No, that's neither quite right nor fair.
There certainly is a thing called proper exposure. And it depends entirely upon the job you're trying to do.
I shot Kodachrome professionally for many, many years, and it suited my work perfectly, not only due to its colour plan, but to another vital property: it travelled much better than any other colour film I ever tried out. As long as I kept it in a cooler bag, out of direct sunlight, it didn't really requĦre processing all that soon after exposure; two or three weeks on location wasn't a problem.
Yes, it didn't have as wide a DR as digital seems to have, but even digital's DR isn't infinite, so one's just talking about relativities here - not perfection. One worked within the parameters of the material, and if anything, the way that tones were recorded or lost was a contributing factor to the look one could get, how shadows would look relative to highlights. Hell, if everything's recorded equally well, then how flat it all gets to seem. So this thing about huge DR's a bit of a manufacturer's game, a selling point that may actually be counterproductive: have you never seen anybody complain here about a subject looking too HDR'd?
As I indicated, it all comes down to how well you know your materials and what you have or want to do. Were that not so, there would have been no marvellous photography pre-digital, which is patently nonsense, and I suggest much of it was "better" than what goes down today.
Rob
You didn't answer the question.
What is your definition of 'proper exposure' when the DR in the scene exceeds the DR of your recording medium?

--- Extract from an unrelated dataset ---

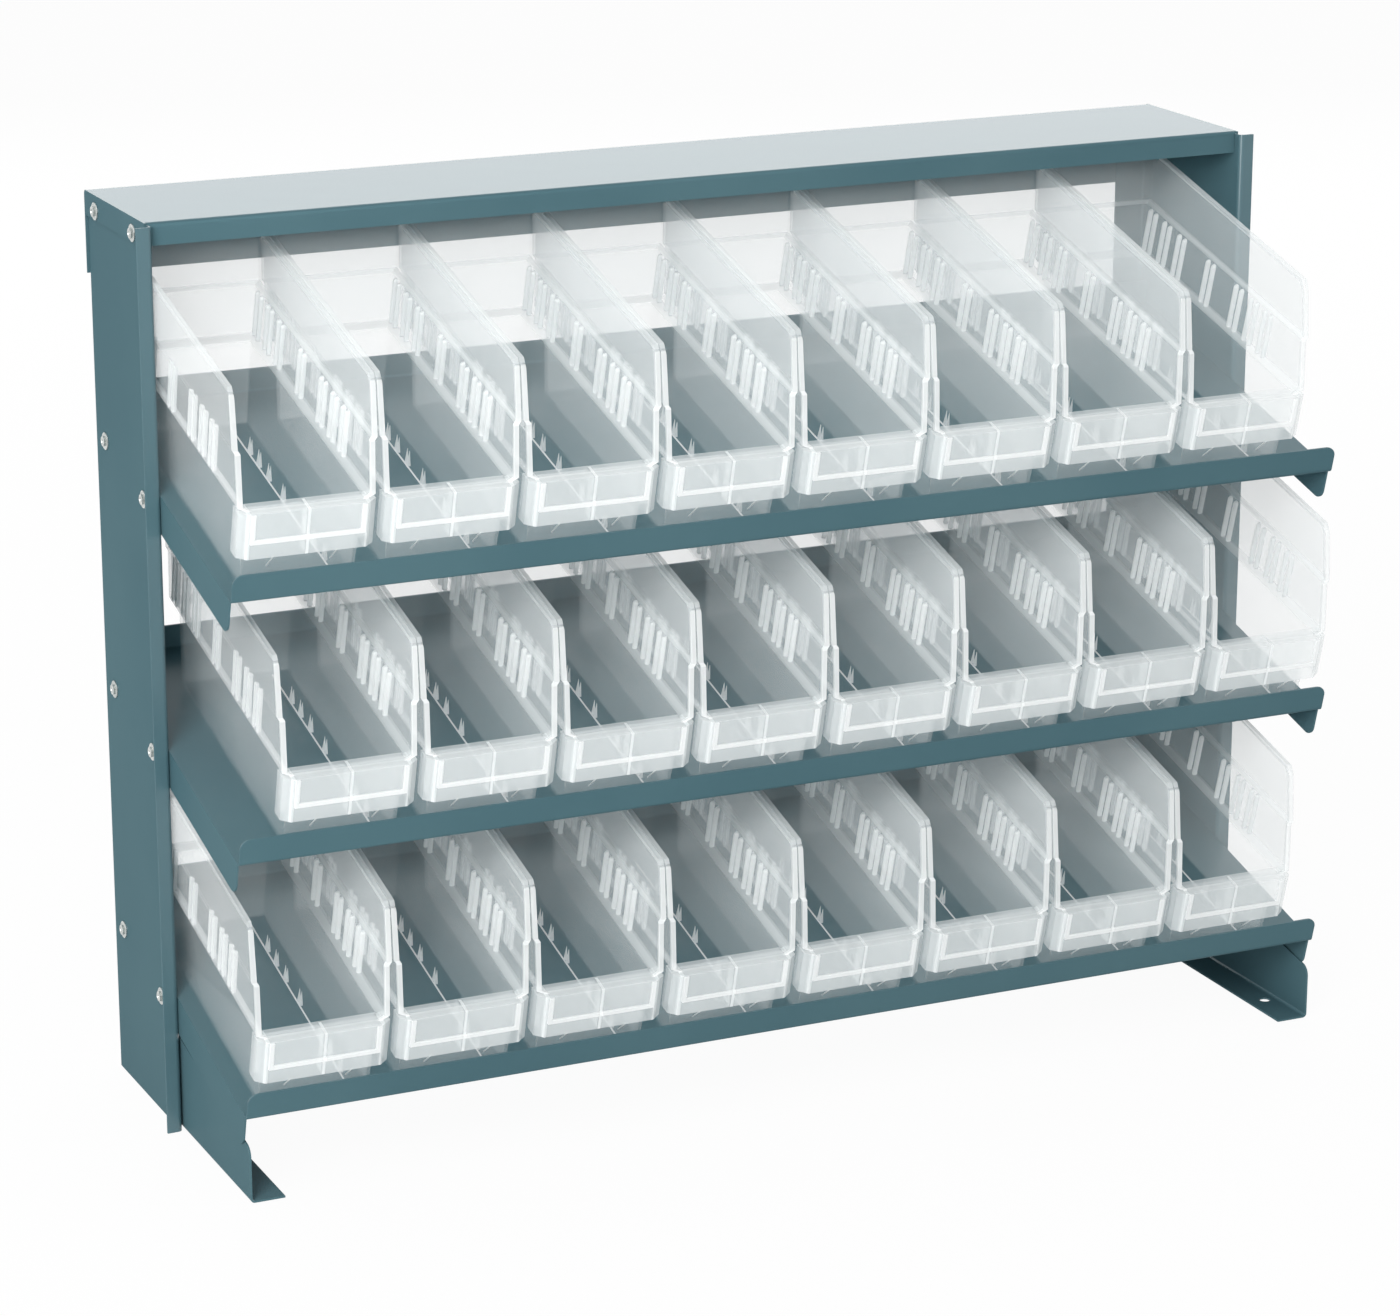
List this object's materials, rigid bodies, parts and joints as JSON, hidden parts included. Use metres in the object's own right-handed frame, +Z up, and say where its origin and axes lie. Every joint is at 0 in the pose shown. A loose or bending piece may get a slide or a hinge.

Do you expose for the highlights and leave the shadows as detailless, black blobs? Or do you expose for the shadows, blowing the highlights? Do you split the difference and aim for the midtones, blowing smaller areas of both highlights and shadows? Or do you just walk away and not shoot at all?
A common enough scenario in landscape photography, and one that can't always be solved by filters (uneven horizons and increased vignetting) or HDR (movement).
As for badly-tonemapped images with too much midtone compression, that has nothing to do with HDR, or even dynamic range, and everything to do with bad tonemapping. I could make a single exposure with 3 stops of DR look like that if I wanted to. In fact, most photos would somewhat look like that with a linear response curve.
Every digital image needs to be tonemapped. You don't normally have to think about it because the RAW converter does it automatically, and you don't normally get midtone-compressed images because most converters apply pretty good tonemapping curves. People run into trouble when merging HDR files because they then have to create a curve manually and actually think about the structure of the curve and where their highlights, midtones and shadows are, instead of just applying an automatic setting. Done properly, an HDR image looks no different from a distance than a non-HDR image, except, once you get closer, you can see that the shadows aren't just featureless blobs of black, but areas with as much detail and texture as the rest of the image.
I could easily put up a number of HDR and non-HDR images here and you'd never know which one was which.